Macro

It’s fair to say that President Trump’s threat to impose 10% tariffs on the $300bn of US goods imports from China that are not currently taxed was not well received in Beijing. Given that the tariffs would not apply until 1 September, there was an initial glimmer of hope that China might not retaliate quickly. 


Instead, as well as verbal defiance from Chinese officials, Monday saw the break of the closely watched USD/CNY 7.00 level, producing the yuan’s weakest levels since May 2008. Unusually, China’s central bank chose to explain this move publicly, attributing it to “the impact of unilateralism and trade protectionism, as well as the expectation of additional tariffs against China.”


AUD/USD fell about 0.5c on the yuan’s slide, as regional equities and currencies tumbled. Concern over deteriorating US-China trade relations was amplified less than 24 hours later, as a series of tweets by President Trump alleging FX manipulation by China culminated in the US Treasury formally designating China as a currency manipulator.


This was the first such label by the US since 1994 and came despite China not even coming close to meeting Treasury’s own criteria in its May FX report.
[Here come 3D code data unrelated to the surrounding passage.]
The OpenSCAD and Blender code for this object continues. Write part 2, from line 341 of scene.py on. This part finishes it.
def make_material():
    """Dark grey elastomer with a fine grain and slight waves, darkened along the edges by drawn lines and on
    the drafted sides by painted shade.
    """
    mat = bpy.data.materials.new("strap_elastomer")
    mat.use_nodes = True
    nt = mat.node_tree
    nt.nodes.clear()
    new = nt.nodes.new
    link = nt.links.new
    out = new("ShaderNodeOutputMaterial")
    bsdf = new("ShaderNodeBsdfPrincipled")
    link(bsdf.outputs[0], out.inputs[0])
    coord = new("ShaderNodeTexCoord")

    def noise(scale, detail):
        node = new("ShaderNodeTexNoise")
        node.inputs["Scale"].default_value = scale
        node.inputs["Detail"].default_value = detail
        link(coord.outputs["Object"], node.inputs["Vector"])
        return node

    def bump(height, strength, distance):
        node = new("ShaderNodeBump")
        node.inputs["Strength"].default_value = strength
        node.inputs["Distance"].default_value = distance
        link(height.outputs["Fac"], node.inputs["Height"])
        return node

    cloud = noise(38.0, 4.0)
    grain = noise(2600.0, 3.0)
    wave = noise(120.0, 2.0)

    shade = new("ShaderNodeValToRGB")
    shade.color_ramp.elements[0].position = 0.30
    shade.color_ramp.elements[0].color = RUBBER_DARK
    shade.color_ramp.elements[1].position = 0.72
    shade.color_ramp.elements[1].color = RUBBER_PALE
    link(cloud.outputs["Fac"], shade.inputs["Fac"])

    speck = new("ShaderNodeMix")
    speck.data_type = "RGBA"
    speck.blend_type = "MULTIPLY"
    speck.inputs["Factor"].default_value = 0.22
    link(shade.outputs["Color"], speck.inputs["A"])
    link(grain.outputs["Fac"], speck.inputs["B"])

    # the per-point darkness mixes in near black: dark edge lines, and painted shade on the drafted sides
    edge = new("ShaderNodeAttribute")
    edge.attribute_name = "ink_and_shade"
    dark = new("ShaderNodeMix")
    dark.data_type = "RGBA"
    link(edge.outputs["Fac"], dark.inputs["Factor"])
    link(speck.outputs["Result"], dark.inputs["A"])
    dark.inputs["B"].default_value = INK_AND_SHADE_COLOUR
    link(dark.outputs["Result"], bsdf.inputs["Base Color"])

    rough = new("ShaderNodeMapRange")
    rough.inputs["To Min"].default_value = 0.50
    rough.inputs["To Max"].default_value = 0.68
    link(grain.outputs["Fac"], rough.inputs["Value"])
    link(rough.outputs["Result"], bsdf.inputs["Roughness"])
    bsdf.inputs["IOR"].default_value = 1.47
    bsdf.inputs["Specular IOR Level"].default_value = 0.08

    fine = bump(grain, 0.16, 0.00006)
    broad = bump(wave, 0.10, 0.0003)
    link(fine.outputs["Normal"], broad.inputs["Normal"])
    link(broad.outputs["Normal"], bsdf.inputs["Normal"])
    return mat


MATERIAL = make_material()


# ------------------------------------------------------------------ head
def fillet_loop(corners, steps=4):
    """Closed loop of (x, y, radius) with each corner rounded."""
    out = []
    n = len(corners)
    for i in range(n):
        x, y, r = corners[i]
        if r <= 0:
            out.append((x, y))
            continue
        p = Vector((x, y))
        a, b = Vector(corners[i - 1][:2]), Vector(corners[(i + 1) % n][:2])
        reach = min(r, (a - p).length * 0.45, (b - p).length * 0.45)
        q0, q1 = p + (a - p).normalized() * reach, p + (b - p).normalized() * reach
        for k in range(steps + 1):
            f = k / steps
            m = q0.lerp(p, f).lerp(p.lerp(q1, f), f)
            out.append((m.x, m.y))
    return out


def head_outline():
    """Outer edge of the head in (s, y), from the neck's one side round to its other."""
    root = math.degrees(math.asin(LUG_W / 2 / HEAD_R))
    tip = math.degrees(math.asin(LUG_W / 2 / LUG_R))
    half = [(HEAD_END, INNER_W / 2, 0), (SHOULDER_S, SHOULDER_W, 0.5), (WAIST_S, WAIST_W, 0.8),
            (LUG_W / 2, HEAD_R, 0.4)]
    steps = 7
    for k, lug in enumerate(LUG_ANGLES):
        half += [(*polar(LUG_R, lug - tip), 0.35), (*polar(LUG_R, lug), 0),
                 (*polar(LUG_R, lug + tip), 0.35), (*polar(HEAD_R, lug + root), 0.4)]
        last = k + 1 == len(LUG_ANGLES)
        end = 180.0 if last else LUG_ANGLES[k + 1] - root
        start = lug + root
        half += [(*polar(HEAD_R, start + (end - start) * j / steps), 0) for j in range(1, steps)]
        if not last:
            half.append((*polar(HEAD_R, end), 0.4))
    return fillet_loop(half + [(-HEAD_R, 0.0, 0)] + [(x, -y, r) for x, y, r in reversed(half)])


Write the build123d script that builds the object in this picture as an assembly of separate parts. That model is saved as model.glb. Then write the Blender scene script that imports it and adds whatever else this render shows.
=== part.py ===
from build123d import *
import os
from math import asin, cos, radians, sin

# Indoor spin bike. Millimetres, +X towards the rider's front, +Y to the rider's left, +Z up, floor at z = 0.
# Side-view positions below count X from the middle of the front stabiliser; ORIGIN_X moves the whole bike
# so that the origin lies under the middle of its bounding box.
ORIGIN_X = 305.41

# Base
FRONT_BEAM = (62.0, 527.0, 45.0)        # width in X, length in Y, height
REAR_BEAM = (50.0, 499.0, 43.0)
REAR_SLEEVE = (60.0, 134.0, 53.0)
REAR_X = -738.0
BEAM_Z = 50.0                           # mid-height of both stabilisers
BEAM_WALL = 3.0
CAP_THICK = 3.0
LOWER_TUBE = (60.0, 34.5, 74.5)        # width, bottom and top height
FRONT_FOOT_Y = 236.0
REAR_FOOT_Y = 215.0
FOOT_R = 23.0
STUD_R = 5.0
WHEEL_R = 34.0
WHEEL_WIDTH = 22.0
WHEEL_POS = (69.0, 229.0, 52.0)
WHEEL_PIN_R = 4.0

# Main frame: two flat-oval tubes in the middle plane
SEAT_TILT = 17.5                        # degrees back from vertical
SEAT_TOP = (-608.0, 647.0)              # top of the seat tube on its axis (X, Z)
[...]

Still, at this point US-China trade talks set for September are still on and the Aussie held its ground on the news of the manipulator label.
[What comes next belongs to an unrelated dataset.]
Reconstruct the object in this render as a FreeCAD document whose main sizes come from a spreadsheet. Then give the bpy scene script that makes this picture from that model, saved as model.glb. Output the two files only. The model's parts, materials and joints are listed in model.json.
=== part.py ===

What hurt AUD more than trade tensions was Wednesday’s shock 50 basis point rate cut by the RBNZ, from 1.5% to 1.0%. This knocked the Aussie to the 0.66 handle for the first time since 2009. The accompanying slide in Australian yields was arguably excessive just a day after the RBA’s steady hand at its monthly meeting.


The RBA still expects Australia’s economic growth to pick up from 2.5% this year to 2.75% in 2020. And for all the concern over US-China trade tensions over the past year, this week Australia reported a record-smashing trade surplus of A$8bn in June. While spot iron ore prices have slipped below US$100 per tonne in recent days, this week China released July trade data including a 19% rise in its imports of Australian goods over the year.


Yet any relief for the Aussie could be short-lived, as an important domestic data calendar looms in the week ahead. Along with July business confidence and August consumer sentiment surveys, we will see Australia’s Q2 wages and July labour force data. Westpac looks for annual wages growth to soften slightly to 2.2%, a long way short of where the RBA and government would like it to be.


In the labour force survey, we look for a modest 5,000 increase in jobs, which should see the unemployment rate tick up to 5.3%. Such outcomes on wages and unemployment would reinforce market expectations for another RBA rate cut soon, with pricing for a September cut rising to a 60% chance after the RBNZ shock.